Things suck for too many people, and the forecast is for continuing decline as the GOP wages war upon the non-wealthy with the passivity of the Democrats aiding the effort. Biden's campaign promise to the Big Money interests is that "nothing will significantly change". Why would any rational sentient human being back such a huge mistake?

What concerns me is how McKinsey Pete continues to hang on. I have experienced what McKinsey does, and I shudder to think what will happen to this nation if one of their corporatists gets anywhere close to the White House.

Elite Pete was, I believe, intended to take the VP spot for Biden once Kamal tanked (Thank you, Tulsi!). But now, he has to be seen as the likeliest corporatist remaining on the slate and the Party will promote and defend him through the Primaries. I expect him to make it to the Convention no matter how badly he does in the caucuses and the elections.

To accept "bipartisanship" is to accept corporate rule.

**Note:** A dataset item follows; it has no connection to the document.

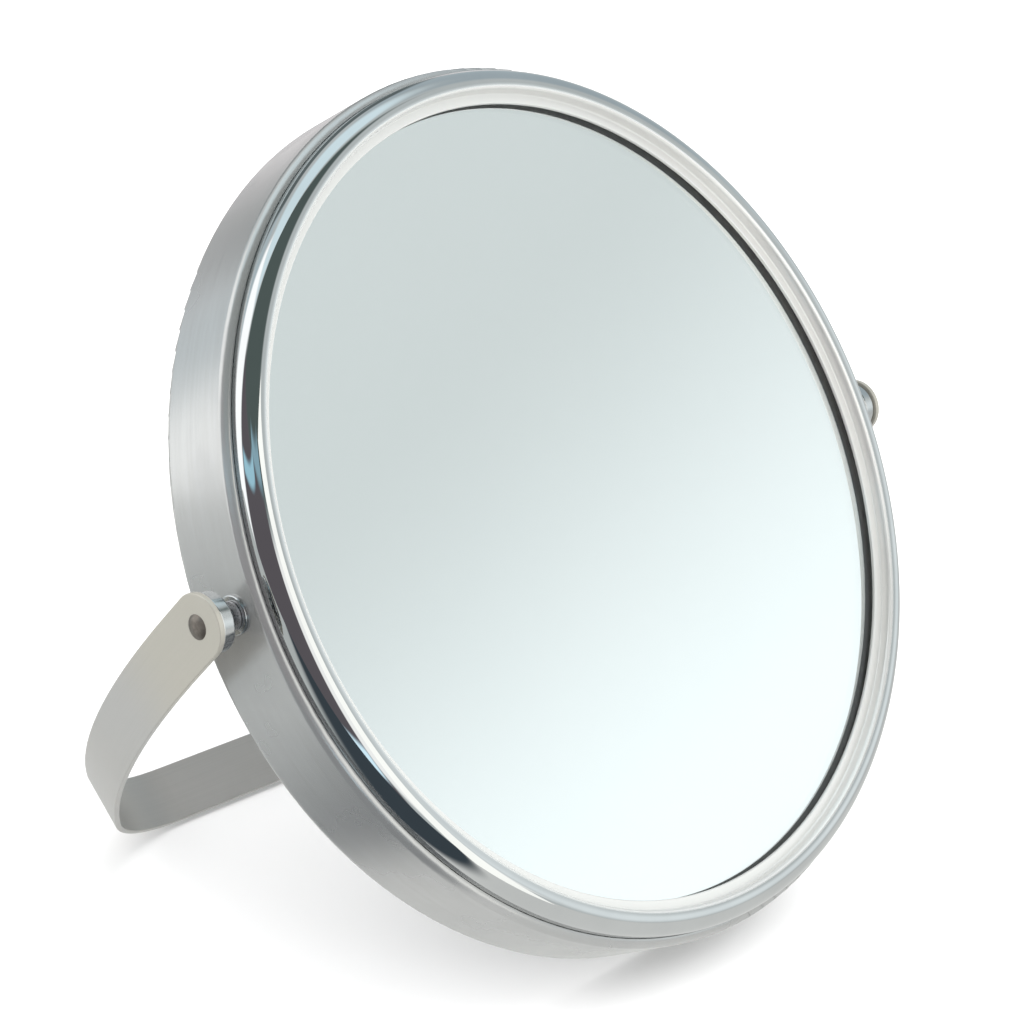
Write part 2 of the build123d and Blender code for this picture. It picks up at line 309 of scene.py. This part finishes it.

That isn't something I care to allow to continue, for the sorry conditions too many face are offshoots of that abuse of power.

At 12:11 PM, Anonymous Anonymous said...

9:51, keen observations, but still premature.

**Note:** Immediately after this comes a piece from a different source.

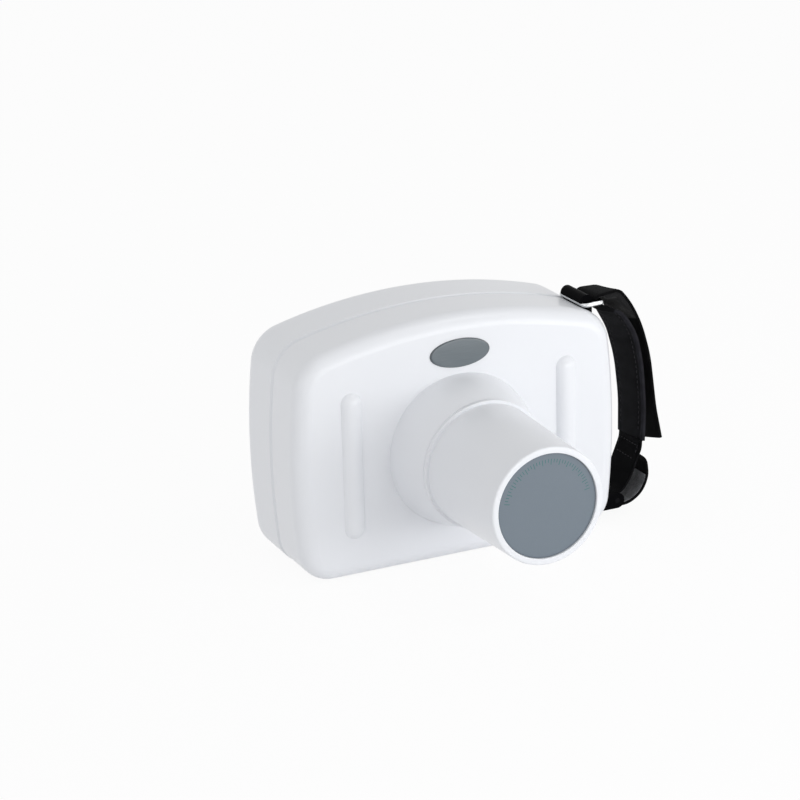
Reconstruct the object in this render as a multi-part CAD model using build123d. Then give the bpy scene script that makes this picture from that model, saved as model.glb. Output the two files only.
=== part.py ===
from build123d import *
import math
import os

# A hand-held dental x-ray unit shaped like a camera: a two-shell casing, a beam cone in
# front, a control panel behind and a webbing hand strap on the +X side.
# Millimetres. +Z is up, the cone points to -Y. The origin is the middle of the flat base,
# half way through the casing's depth.

# Casing, front view: flat base, bowed sides, arched top
body_height = 143.3
body_depth = 75.0
foot_half_width = 95.0
side_bulge = 5.0
shoulder_height = 127.8
top_corner_r = 22.5
foot_corner_r = 19.5
front_edge_r = 9.0
rear_edge_r = 11.0
wall = 3.0
front_shell_depth = 35.2
parting_chamfer = 1.5
parting_step = 0.4

# Finger ribs, one each side of the cone
rib_x = 66.0
rib_width = 12.3
rib_length = 84.5
rib_middle_z = 66.6
rib_proud = 3.8

# Beam cone
cone_height = 65.3
collar_base_r = 44.0
collar_end_r = 36.8
collar_length = 27.5
lip_r = 37.0
lip_length = 3.0
lip_round = 0.8
tube_start_r = 35.2
tip_r = 32.7
cone_reach = 101.3
rim_length = 8.0
rim_round = 0.9
tube_wall = 2.4
window_r = 29.0
window_thickness = 1.5
window_recess = 1.2
liner_thickness = 0.8
beam_port_r = 8.0

# Badge, left blank
badge_z = 121.3
badge_half_length = 18.3
badge_half_height = 8.2
badge_thickness = 1.3

# Rear control panel, display and keys
panel_x = -12.0
panel_z = 71.3
panel_size = (124.0, 88.0)
panel_corner_r = 8.0
panel_thickness = 1.2
window_size = (64.0, 36.0)
window_corner_r = 3.0
window_ledge = 2.0
window_z = 89.3
key_z = 44.3
key_pitch = 23.0
key_size = (15.0, 10.0)
key_corner_r = 2.5
key_edge_r = 0.8
key_proud = 1.4
key_lip = 1.2
key_flange = 1.9
key_travel = 0.8
switch_size = 6.0
key_gap = 0.3
key_names = ["key_time_up", "key_time_down", "key_tooth", "key_patient", "key_power"]

# Exposure button, under the thumb of the hand in the strap
button_x = 72.0
button_z = 91.3
button_r = 9.0
button_proud = 3.0
button_edge_r = 1.2
button_dish_r = 40.0
button_dish = 0.7
button_flange = 2.0
button_travel = 1.8
bezel_width = 4.0
bezel_proud = 1.6
bezel_edge_r = 0.8

# Screws that close the casing
screw_places = [(-80.0, 21.3), (80.0, 21.3), (-78.0, 107.3), (78.0, 107.3)]
screw_r = 1.5
screw_head_r = 3.0
screw_head = 2.2
screw_length = 16.0
screw_well = 9.0
screw_cross = (4.0, 0.9)
boss_r = 4.6

# Tripod bush, 1/4 inch thread
bush_y = 14.0
bush_r = 6.0
thread_r = 3.175
bush_length = 12.0
bush_flange_r = 8.5
bush_flange = 2.0

# X-ray tank and the tube in it
tank_x = 38.0
tank_y = (-31.5, 8.5)
tank_z = (35.3, 95.3)
tank_wall = 2.5
tank_corner_r = 3.0
envelope_r = 13.0
envelope_half_length = 30.0
envelope_round = 7.8
glass = 1.2
anode_r = 7.0
anode_slant = 20.0
cathode_r = 6.0
collimator_r = 20.0
collimator_depth = 5.0
filter_r = 14.0
filter_thickness = 1.5

# Boards and what stands on them
board_thickness = 1.6
main_board_y = 13.0
main_board_x = (-64.0, 64.0)
main_board_z = (27.3, 113.3)
key_board_size = (112.0, 76.0)
key_board_z = 73.3
board_hole_inset = 6.0
board_hole_r = 1.6
multiplier_x = 36.0
multiplier_y = (-28.0, 4.0)
multiplier_z = 100.3
capacitor_r = 5.0
capacitor_height = 8.0
capacitor_pitch = 14.0
core_x = (-84.0, -52.0)
core_y = (-26.0, -2.0)
core_z = (49.3, 85.3)
core_leg = 8.0
bobbin_round = 3.0
bobbin_extra = 2.0
buzzer_place = (-50.0, 41.3)
buzzer_r = 6.0
buzzer_height = 7.0

# Battery: four standing cells in a holder
cell_r = 9.1
cell_length = 65.0
cell_places = [(54.0, -22.5), (54.0, -3.0), (73.5, -22.5), (73.5, -3.0)]
cell_base_z = 33.3
holder_x = (43.0, 84.5)
holder_y = (-33.5, 8.0)
holder_strut = (1.5, 2.0)

# Charging socket in the rear wall
socket_x = 66.0
socket_z = 37.3
socket_r = 5.5
socket_depth = 15.0
socket_bore_r = 3.0
socket_bore = 10.0
socket_pin_r = 1.0

# Hand strap and its anchors
strap_front_y = -26.5
strap_width = 25.0
webbing = 2.0
pad_thickness = 3.6
ring_wire_r = 1.25
ring_length = 29.0
ring_reach = 11.6
ring_bar = (83.5, 132.8)
ring_tilt = 2.5
lug_length = 23.0
lug_r = 4.0
lug_offset = (2.5, 1.4)
lower_pin = (104.0, 11.9)
lower_pin_r = 1.5
lower_cheek = 2.4
lower_cheek_r = 4.6
lower_root = 14.0
lower_gap = 6.6
side_gap = 0.6

# The strap seen edge-on from the front, (x, z)
upper_turn = [(103.0, 125.9), (92.4, 130.27), (92.6, 136.6), (107.3, 137.2), (111.9, 127.8)]
upper_radii = [3.4, 3.2, 6.0]
tail_path = [(111.9, 127.8), (119.0, 113.3), (124.9, 94.8), (129.7, 63.3), (133.4, 44.3)]
tail_radii = [80.0, 100.0, 120.0]
pad_path = [(103.0, 125.9), (107.25, 124.15), (115.5, 109.8), (119.9, 90.3), (122.4, 65.3), (121.6, 44.5)]
pad_radii = [10.0, 40.0, 100.0, 120.0]
lower_path = [
    (121.6, 44.5),
    (121.44, 40.3),
    (114.6, 23.8),
    (108.6, 15.5),
    (101.4, 14.5),
    (101.2, 8.9),
    (112.0, 6.9),
    (122.4, 12.9),
    (126.3, 22.8),
    (124.9, 33.1),
    (120.5, 35.1),
]
lower_radii = [12.0, 24.0, 8.0, 2.6, 2.6, 14.0, 16.0, 14.0, 5.0]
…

the money may decide that Bloomberg is a good bet. the deep state and wall street will prefer one of their own should he declare (eric holder). It's still early. not a single caucus has been rigged nor has a single primary been held.

"While Biden remains the candidate seen as having the best chance of beating Trump next year"

proving again and still that democrap voters remain the dumbest hominids to have ever lived. they clearly cannot remember what a sure-thing $hillbillary was and cannot learn from their own failures to imagine.

"Biden's campaign promise to the Big Money interests is that "nothing will significantly change". Why would any rational sentient human being back such a huge mistake?" -- 9:51's very reasonable query.

answer: see above.

when voters are this relentlessly stupid and impervious to learning, how can any democracy be any good? yes, rhetorical.

At 3:51 PM, Anonymous Anonymous said...

I strongly disagree, 12:11.

Vanity Fair points out Bloomberg's weaknesses, all of which caused him to fall short three times prior:

"Bloomberg has serious flaws, especially when it comes to a Democratic primary. His stubborn support of stop-and-frisk policing as mayor left him unpopular with New Yorkers of color; he has a history of making off-color comments about women, and has recently been skeptical of the #MeToo movement. Bloomberg the tycoon will be a very hard sell with the many middle-class Democratic voters who see an economic system rigged against them.

"There is a whole lot of distance between backing winners in local races and being on the ballot statewide yourself. Mike Bloomberg is finally on the verge of finding out just how much.

Howard Schultz had fewer issues. How's his campaign going?

At 7:24 AM, Anonymous Anonymous said...

3:51, I get it. But the perspective is wrong for today's democrap party primary elections.

If the general were nigh, I'd agree -- Bloomberg would be crushed by trump or anyone else sporting the red 'R'. Too much baggage of indifference to the 99.99%. I'd point out again that the same notation goes for biden, mckinsey and the rest. Even Bernie will not be palatable to the older, dumber, more conservative base.

But in the primary, the DNC seeks to find a candidate that is palatable to their corporate and billionaire donors such that the spigots remain open wide. They don't give a shit about voters, except that they must calculate how to rig the process such that populists or progressives cannot win.

The DNC and the democrap party would much prefer to lose the general, hopefully a close election, than allow a progressive to spend 4 years as their new lead singer.

At 2:42 PM, Anonymous Anonymous said...

If the Democrats choose Bloomberg, they lose a large chunk of the Black vote and most progressives will vote other parties or not vote for president at all.